Die «kleine Kompetenzverschiebung» zu Gunsten des Volkes verhindere die heute gängigen «Ränkespiele» im Parlament vor Bundesratswahlen, sagte Brunner. Gerade bei der SVP sei es den anderen Parteien oft darum gegangen, jene Person zu wählen, welche die Partei gerade nicht wolle. Er nannte alt Bundesrat Samuel Schmid als Beispiel.
Mehr Zusammenhalt
Der Bundesrat und die Gegner der Initiative befürchten, dass das Tessin und die Westschweiz durch die Wahlregeln benachteiligt würden, da für sie fix zwei Sitze reserviert sind. Das Tessin wäre auf den guten Willen der Romandie angewiesen, um wieder einmal einen Regierungssitz zu erhalten, wird kritisiert.
Diese Bedenken versuchte die SVP zu zerstreuen. Heute gebe es gar kein Recht auf Sitze für die Sprachminderheiten, sagte Nationalrat Guy Parmelin (VD). Da sich Westschweizer Politiker für eine Volkswahl vermehrt auch in der Deutschschweiz bekannt machen müssten, würde aus seiner Sicht der Zusammenhalt im Land gestärkt.

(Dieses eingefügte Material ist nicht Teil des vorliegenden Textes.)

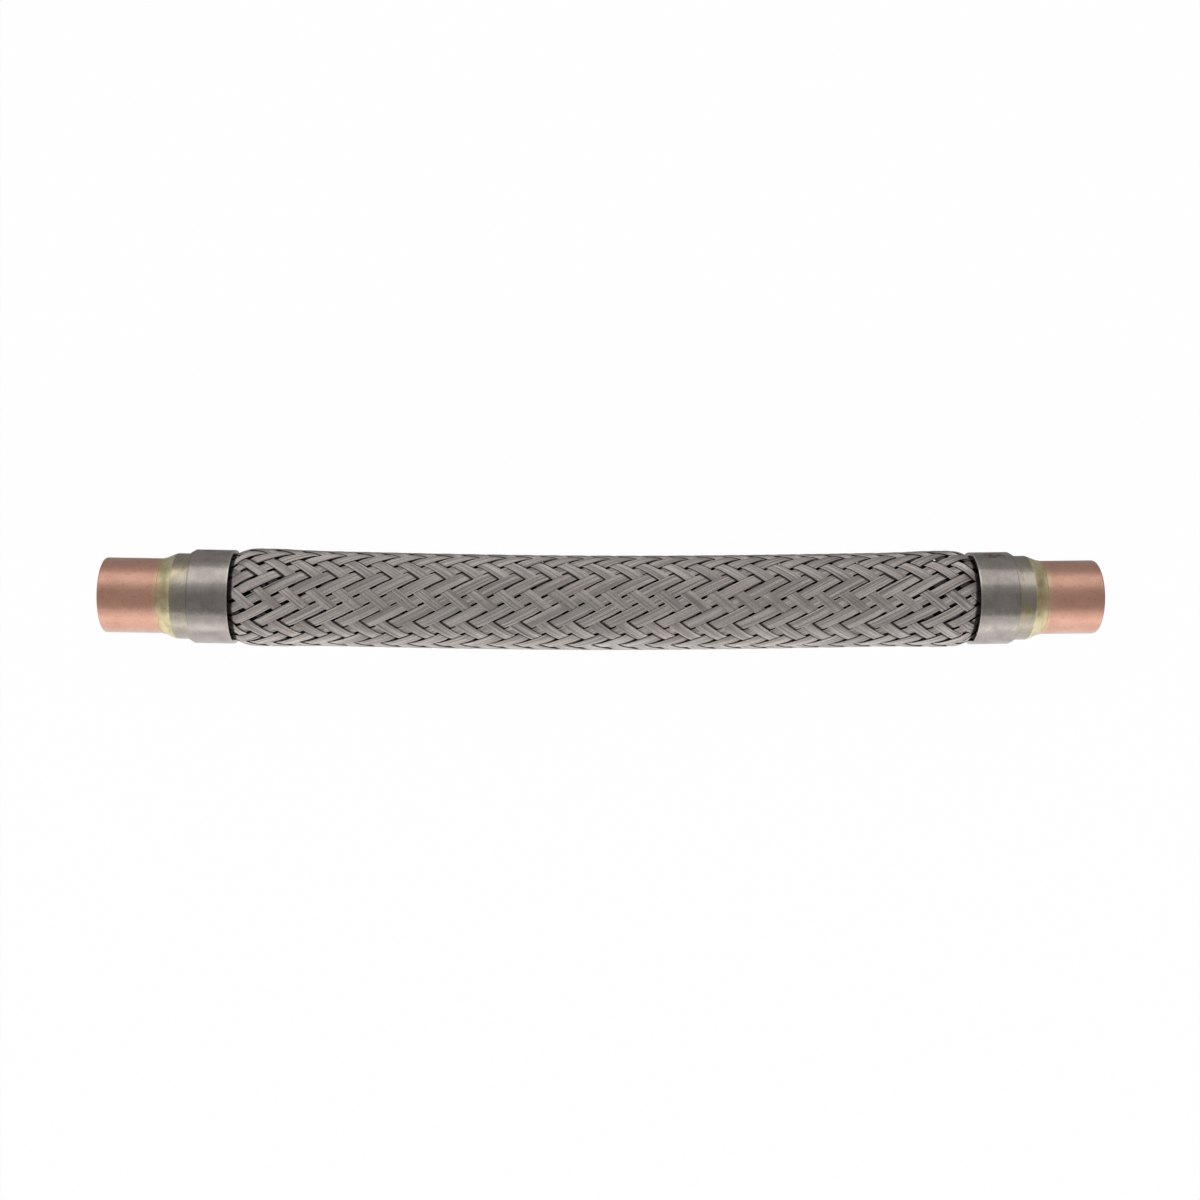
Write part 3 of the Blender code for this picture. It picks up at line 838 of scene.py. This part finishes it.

Der Berner SVP-Justizdirektor Christoph Neuhaus erinnerte daran, dass die in der Initiative vorgesehene Berechnungsformel in seinem Kanton zur Sitzgarantie für den Berner Jura in fast 20 Jahren noch nie habe angewandt werden müssen. Die Parteien hätten jeweils starke Kandidaturen aus dem Berner Jura aufgestellt.
Rund eine Million
Nichts wissen will die SVP davon, im Gegenzug für die Volkswahl die Finanzierung von Abstimmungs- und Wahlkampagnen offenzulegen, wie es die Linke fordert. Die Initiative solle nicht mit weiteren Forderungen belastet werden, sagte Brunner. Die SVP, die als finanzkräftigste Partei gilt, lehnt Transparenzvorschriften ab.
Offengelegt hat die Partei jedoch die Kosten für ihren Abstimmungskampf. Er soll rund eine Million Franken kosten, es werde aber noch gesammelt, sagte Brunner. Nach Angaben der Partei ist der Mitteleinsatz damit ähnlich hoch wie bei der letzten Abstimmung, als die SVP gegen den Familienartikel kämpfte.